THBS2 is a multifunctional stromal cell protein encoded by the THBS2 gene and belongs to the thrombin-sensitive protein family.55 It has been reported to be involved in the regulation of angiogenesis, proliferation, apoptosis, tumor migration, autophagy and transforming growth factor (TGF) β activation.56–59 In arteries, THBS2 is mainly secreted by the smooth muscle cells and partly by endothelial cells. A large number of studies have shown that THBS2 may be involved in the formation and development of aneurysms. For instance, a previous study has suggested that THBS2 gene polymorphism is related to thoracic aortic aneurysms, but the specific mechanism is not clear.60 Recent studies have found that the expression of THBS2 in the aortic samples of aortic dissection (AD) patients and the concentration of THBS2 in the circulation were significantly higher than those in the control group, and the levels of THBS2 in the circulation of AD patients could positively correlate with the levels of various inflammatory factors.56 Similarly, the circulating concentration of THBS2 in patients with abdominal aortic aneurysm was also increased, which was independently related to the risk of cardiovascular death in patients.61 Another study also confirmed that THBS2 expression was increased in abdominal aortic aneurysm tissue, and further found that THBS2 could act as a potential target of miR-195-5p, which may be involved in the formation of abdominal aortic aneurysm.55 We found that THBS2 was highly expressed in the tissues of IA. This is similar to the results of the various previous studies, which prove that THBS2 may be involved in the formation of aneurysms, but the specific mechanism needs to be further studied.

CDH2 is a transmembrane protein that plays an important role in the cell adhesion and is encoded by the CDH2 gene.62 Apoptosis of the vascular smooth muscle cells can function as an important regulator of aneurysm formation. Studies have found that cadherin can regulate the behavior of the vascular smooth muscle cells through the mediation of matrix metalloproteinases.63 It has been reported that the protein level of full-length nitro-cadherin in the human abdominal aortic aneurysm samples was significantly lower, but more nitro-cadherin fragments were observed.63 Interestingly, they found that the combination of matrix metalloproteinase-7 deletion and overexpression of EC4-Fc (soluble N-cadherin and a smaller soluble N-cadherin truncation) significantly increased the severity of abdominal aortic aneurysms.
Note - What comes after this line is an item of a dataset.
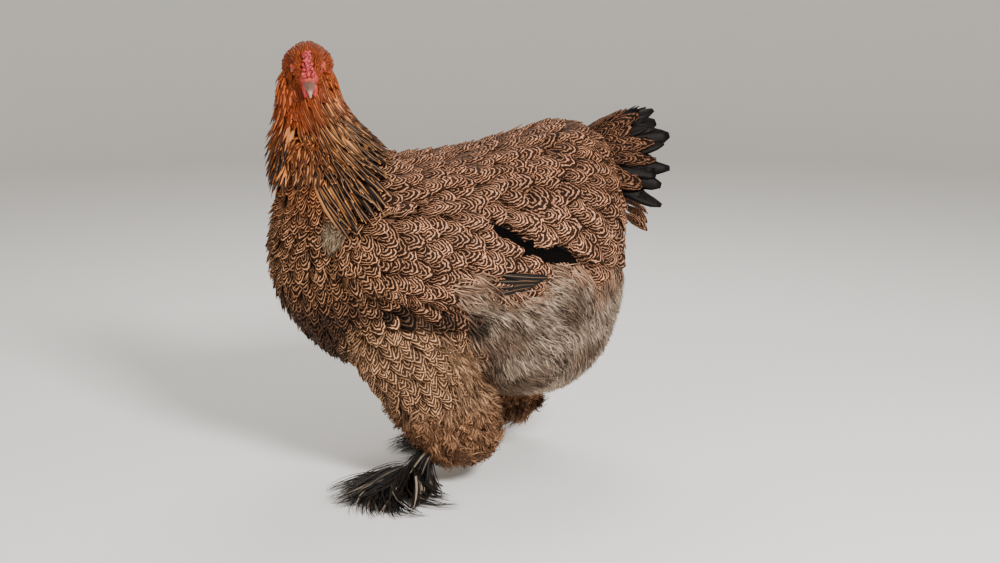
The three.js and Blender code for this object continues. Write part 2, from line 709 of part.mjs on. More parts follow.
const wingRooms = sides((side) => {
  const room = wingPad(0, 1, -0.5, 1.55);
  return side > 0 ? room : mirrored(room);
});
const neck = join(neckCone(0, hackleCore), headWhole()).intersect(behindNape).add(join(hackle()));
add("neck", neck.subtract(trunkClear).subtract(join(wingRooms)).intersect(behindNape), GOLD);
const wingLeft = wing();
add("wing_left", wingLeft.subtract(trunkClear), PENCILLED);
add("wing_right", mirrored(wingLeft).subtract(trunkClear), PENCILLED);
add("tail", tail().subtract(trunkClear), BLACK);

for (const [side, name, footY] of [
  [1, "left", 0],
  [-1, "right", STEP_BACK],
]) {
  const sided = (made) => (side > 0 ? made : mirrored(made));
  const plumage = sided(legPlumage(footY)).subtract(trunkClear);
  const shankWhole = sided(shank(footY));
  const claws = TOES.map(([heading, length]) => sided(claw(footY, heading, length)));
  const kneeCut = v3(0, footY, 100);
  add("thigh_" + name, plumage.intersect(halfSpace(kneeCut, v3(0, -0.3, 1))), PENCILLED);
  const tuft = plumage.intersect(halfSpace(kneeCut.setZ(100 - GAP), v3(0, 0.3, -1)));
  add("hock_" + name, tuft, GOLD);
  const aboveAnkle = halfSpace(v3(0, 0, ANKLE_TOP + GAP), v3(0, 0, 1));
  const tuftRoom = sided(legPlumage(footY, GAP));
  add("shank_" + name, shankWhole.subtract(tuftRoom).intersect(aboveAnkle), BLACK);
  add("foot_" + name, sided(foot(footY)), BLACK);
  claws.forEach((made, i) => add(`claw_${name}_${i + 1}`, made, HORN));
}

// Stand her over the origin.
const outline = new THREE.Box3().setFromObject(hen);
const middle = outline.getCenter(new THREE.Vector3());
hen.position.set(-middle.x, -middle.y, -outline.min.z);

export default hen;
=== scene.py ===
import math

import bpy
import numpy as np
from mathutils import Matrix, Vector
from mathutils.bvhtree import BVHTree
from mathutils.kdtree import KDTree


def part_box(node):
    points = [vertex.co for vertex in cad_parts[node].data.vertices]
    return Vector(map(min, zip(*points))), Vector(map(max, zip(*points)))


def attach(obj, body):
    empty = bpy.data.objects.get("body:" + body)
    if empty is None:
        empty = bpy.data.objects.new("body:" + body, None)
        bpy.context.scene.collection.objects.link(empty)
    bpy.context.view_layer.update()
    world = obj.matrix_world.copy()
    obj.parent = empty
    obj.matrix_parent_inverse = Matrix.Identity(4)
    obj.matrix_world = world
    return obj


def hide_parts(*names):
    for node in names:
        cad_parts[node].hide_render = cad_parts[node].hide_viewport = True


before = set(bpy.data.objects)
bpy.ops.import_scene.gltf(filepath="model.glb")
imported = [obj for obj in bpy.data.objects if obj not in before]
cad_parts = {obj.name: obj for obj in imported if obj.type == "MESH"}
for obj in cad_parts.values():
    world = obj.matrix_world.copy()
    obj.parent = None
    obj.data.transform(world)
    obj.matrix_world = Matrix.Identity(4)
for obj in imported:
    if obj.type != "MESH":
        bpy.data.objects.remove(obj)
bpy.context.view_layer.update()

# View, floor and light: a pale studio floor and backdrop, three soft lights and the camera where the
# photograph was taken from. Places are millimetres in the hen's own frame, in which she faces -Y and her
# left side is +X; placed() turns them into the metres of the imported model.
RUMP_Y = 284
shift = np.array([0.0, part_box("abdomen")[1].y * 1000 - RUMP_Y, 0.0])


def placed(points):
    return (np.asarray(points, float) + shift) / 1000


def around(count):
    """The angles of so many points round a ring."""
    return np.linspace(0, 2 * math.pi, count, endpoint=False)


def tint(red, green, blue):
    """A screen colour from 0 to 255 as the linear colour that a shader takes."""
    shares = np.array([red, green, blue]) / 255
    linear = np.where(shares <= 0.04045, shares / 12.92, ((shares + 0.055) / 1.055) ** 2.4)
    return (*linear, 1.0)


def new_material(name, roughness):
    material = bpy.data.materials.new(name)
    material.use_nodes = True
    shader = material.node_tree.nodes["Principled BSDF"]
    shader.inputs["Roughness"].default_value = roughness
    return material, material.node_tree, shader


def stood(name, data):
    """An object of that data, placed in the scene."""
    made = bpy.data.objects.new(name, data)
    bpy.context.collection.objects.link(made)
    return made


CAMERA_PLACE, CAMERA_DIP, CAMERA_HEADING = (1506.5, -418.2, 565.2), 12.2, 70
camera_data = bpy.data.cameras.new("camera")
camera_data.sensor_width = 36
camera_data.lens = 50.3
camera = stood("camera", camera_data)
camera.location = placed(CAMERA_PLACE)
camera.rotation_euler = (math.radians(90 - CAMERA_DIP), 0, math.radians(CAMERA_HEADING))
bpy.context.scene.camera = camera

floor_material, tree, shader = new_material("studio_floor", 0.9)
shader.inputs["Base Color"].default_value = tint(240, 237, 232)
FLAT, BEND, WALL, SIDES = 3.0, 1.6, 5.5, 96
sweep = [(0.01, 0), (FLAT / 2, 0), (FLAT, 0)]
sweep += [(FLAT + BEND * math.sin(a), BEND - BEND * math.cos(a)) for a in np.linspace(0.1, math.pi / 2, 14)]
sweep += [(FLAT + BEND, WALL)]
points = [(out * math.cos(turn), out * math.sin(turn), up) for out, up in sweep for turn in around(SIDES)]
faces = [tuple(range(SIDES))]
for start in range(0, SIDES * (len(sweep) - 1), SIDES):
    for i in range(SIDES):
        a, b = start + i, start + (i + 1) % SIDES
        faces.append((a + SIDES, b + SIDES, b, a))
floor_mesh = bpy.data.meshes.new("studio_floor")
floor_mesh.from_pydata(points, [], faces)
floor_mesh.polygons.foreach_set("use_smooth", [True] * len(floor_mesh.polygons))
floor_mesh.materials.append(floor_material)
floor = stood("studio_floor", floor_mesh)

world = bpy.data.worlds.new("studio")
world.use_nodes = True
backdrop = world.node_tree.nodes["Background"]
backdrop.inputs["Color"].default_value = (0.95, 0.94, 0.92, 1)
backdrop.inputs["Strength"].default_value = 0.38
bpy.context.scene.world = world
AIM = (0, 40, 260)
for name, place, size, watts in [
    ("key_light", (1950, 420, 1500), 0.5, 92),
    ("fill_light", (900, -1700, 900), 1.5, 12),
    ("rim_light", (-900, 500, 1700), 1.0, 16),
]:
    light_data = bpy.data.lights.new(name, "AREA")
    light_data.size = size
    light_data.energy = watts
    light = stood(name, light_data)
    light.location = placed(place)
    aim = Vector(placed(AIM)) - light.location
    light.rotation_euler = aim.to_track_quat("-Z", "Y").to_euler()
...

In contrary, other study has reported that the expression of CDH2 in patients with thoracic aortic aneurysms was significantly increased.64 After testing the cerebrospinal fluid of SAH patients with the ruptured anterior circulation aneurysm, Takase et al found that the level of soluble vascular endothelial cadherin in the cerebrospinal fluid was significantly increased, and the clinical severity of this index could positively correlate with the level of cerebrospinal fluid tumor necrosis factor-α.65 We found that CDH2 expression was increased in the tissue samples from IA patients, which indicates that CDH2 may be involved in the formation of IA, but its involvement in specific pathways requires further analysis.

In summary, our results found that various genes differentially expressed in IA were mainly involved in the ECM structural constituent and ECM-receptor interactions. The hub genes involved in the various physiological and pathological processes, such as inflammation, angiogenesis, cell growth, proliferation, etc., are closely related to aneurysm diseases and may serve as a potential therapeutic target and new biomarker for IA. This study has certain limitations, the sample size was still small, and more experiments need to be performed to verify the expression changes of the genes and the specific mechanisms involved in the development of IA.